C’est à travers la figure de Ti Noël, esclave d’un riche planteur, que nous suivons les évènements. Derrière un ton relativement neutre, le point de vue est donc celui d’un esclave qui assistera et participera à la révolte. Au fil du texte, on rencontre différentes figures phares de l’histoire haïtienne, comme celle de l’esclave enfuit Mackandal, qui, caché dans la montagne, distribue du poison aux esclaves, les chargeant de l’incorporer ensuite aux repas de leurs maîtres. On croise un peu plus loin le jamaïcain Bouckman, leader de la grande révolte (1791). Puis Henri Christophe, roi d’Haïti (de 1806 à 1820) et jusqu’à Pauline Bonaparte, venue prendre des bains et se faire tendrement masser par l’esclave Soliman…

C’est donc une vaste peinture historique que Le Royaume de ce Monde. Et même si l’on s’y perd parfois (l’histoire d’Haïti étant malheureusement trop mal connue des lecteurs français) on prend plaisir à suivre les aventures de Ti Noël et de son peuple pour qui la quête de liberté est toujours à recommencer.

Contrairement à ce qu’on pourrait penser après la lecture du Royaume de ce monde, Alejo Carpentier (1904-1980) n’est pas haïtien, mais cubain. Il est donc intéressant d’observer en connaissance de cause, le regard d’une Amérique insulaire, sur une autre. Deux îles dont l’histoire a beaucoup de points communs. D’ailleurs, c’est en 1949  qu’Alejo Carpentier publie Le Royaume de ce Monde, alors que la révolution se met en place dans son propre pays. Rappeler les évènements d’Haïti en cette période troublée relevait peut-être d’une revendication politique, du moins, cela à certainement participé à une prise de conscience.

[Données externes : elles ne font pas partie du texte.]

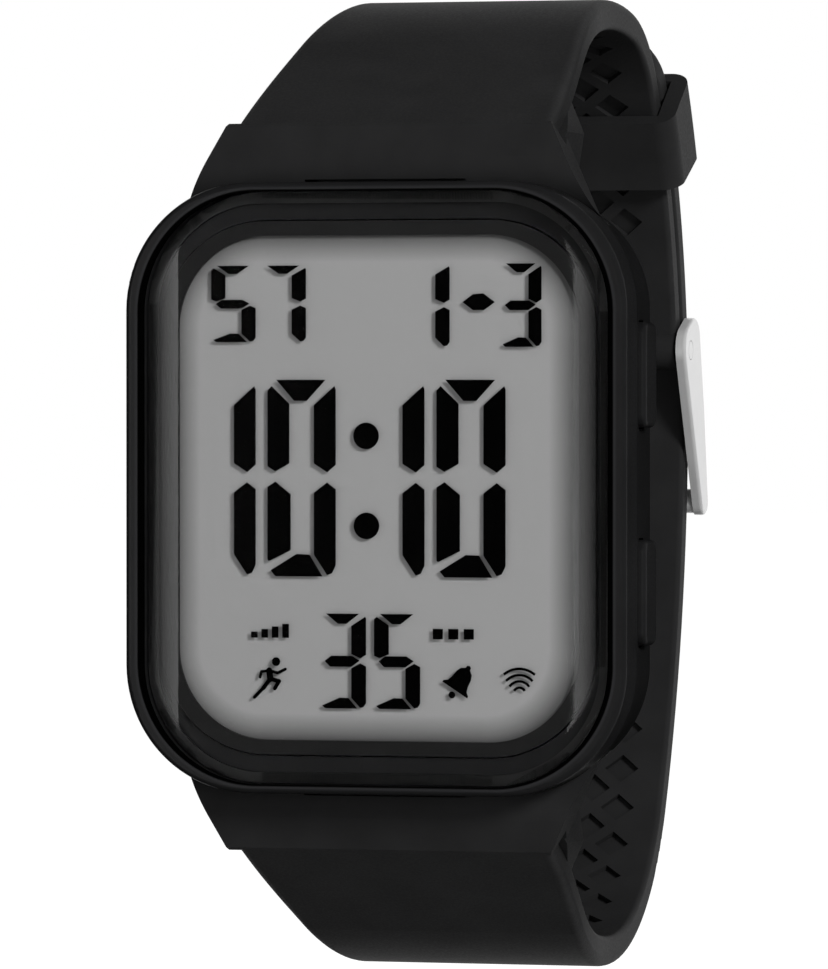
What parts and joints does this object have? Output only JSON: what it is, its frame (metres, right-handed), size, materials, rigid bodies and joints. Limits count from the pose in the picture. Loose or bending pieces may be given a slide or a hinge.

Pour finir, voici un petit extrait du roman, qui révèle bien le ton à la fois poétique, simple et plein d’humour, du Royaume de ce Monde :

 

« Le colon et l’esclave attachèrent leurs montures devant la boutique du coiffeur […]. Pendant que le maître se faisait raser, Ti Noël put contempler à son aise les quatre têtes qui ornaient l’étagère de l’entrée. Les ondulations des perruques encadraient des visages immobiles avant de s’étaler en boucles sur le tapis rouge.  […] Par un hasard comique, la triperie voisine exhibait des têtes de veau écorchées avec un brin de persil sur la langue qui avaient le même teint de cire et qu’on eût dit assoupies […]. Seule une cloison en bois séparait les deux étalages et Ti Noël s’amusait à penser qu’à côté des têtes incolores des veaux on servait des têtes de maîtres blancs sur la nappe de la même table. […]Ti Noël entendit la voix de son maître qui sortait de chez le coiffeur avec les joues trop poudrées. Sa figure ressemblait à s’y méprendre, maintenant, aux quatre visages de cire terne qui s’alignaient sur l’étagère avec leur sourire stupide. Au passage [le maître] acheta une tête de veau à la triperie et la donna à l’esclave. […] Ti Noël palpait ce crâne blanc et froid en pensant qu’il devait offrir au toucher un contour pareil à la calvitie que le maître dissimulait sous sa perruque. »

 

Le Royaume de ce Monde, Alejo Carpentier, Gallimard, 1954, p. 12-17.